Disillusioned 35 to 49-year-olds are leading the charge against Labor. It’s this cohort — with the biggest mortgage balances and the cost burdens associated with raising families to contend with — who are most feeling the pinch.

Labor’s primary vote among this group slid from 35 per cent in Newspoll’s April-June period to 33 per cent in the July-September survey.
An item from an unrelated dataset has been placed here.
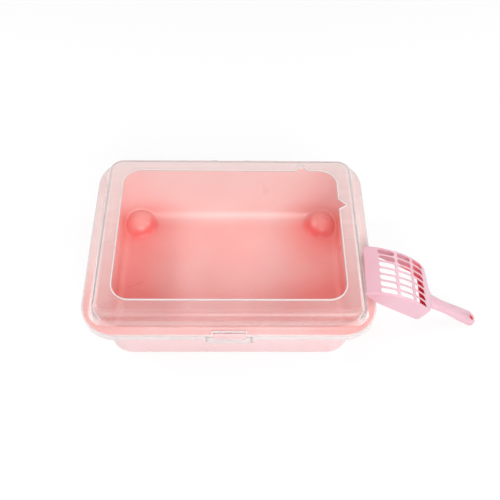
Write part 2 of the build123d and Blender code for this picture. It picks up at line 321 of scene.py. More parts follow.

It has since dropped to 31 per cent in the October-December period.

That erosion of support has now put the Government neck and neck with the Coalition among these voters.

It should be sobering reading for Labor members, who will be fighting to save their seats in just a few months.

But there’s not a lot of good news in it for the Coalition either.

Voters may be angry with the Government, but that doesn’t mean that they think the other mob are much better.

A significant factor in Labor’s woes is the perception that Prime Minister Anthony Albanese is disconnected from the day-to-day realities of life for mortgage-belt families struggling to make ends meet.

He may have been one of them once, but Mr Albanese’s public housing days are now long behind him.

All voters see are the multi-million dollar home purchases and the appetite for business class travel.

Add to that the preoccupation with side issues and trivialities, and you’ve got a Government voters view as uncaring and out of touch.

The election of Donald Trump at the expense of Kamala Harris’s presidential aspirations should serve as a warning to any politician not taking cost of living seriously enough.

Labor has work to do in convincing voters they’re up to the challenge, or risk suffering the same fate.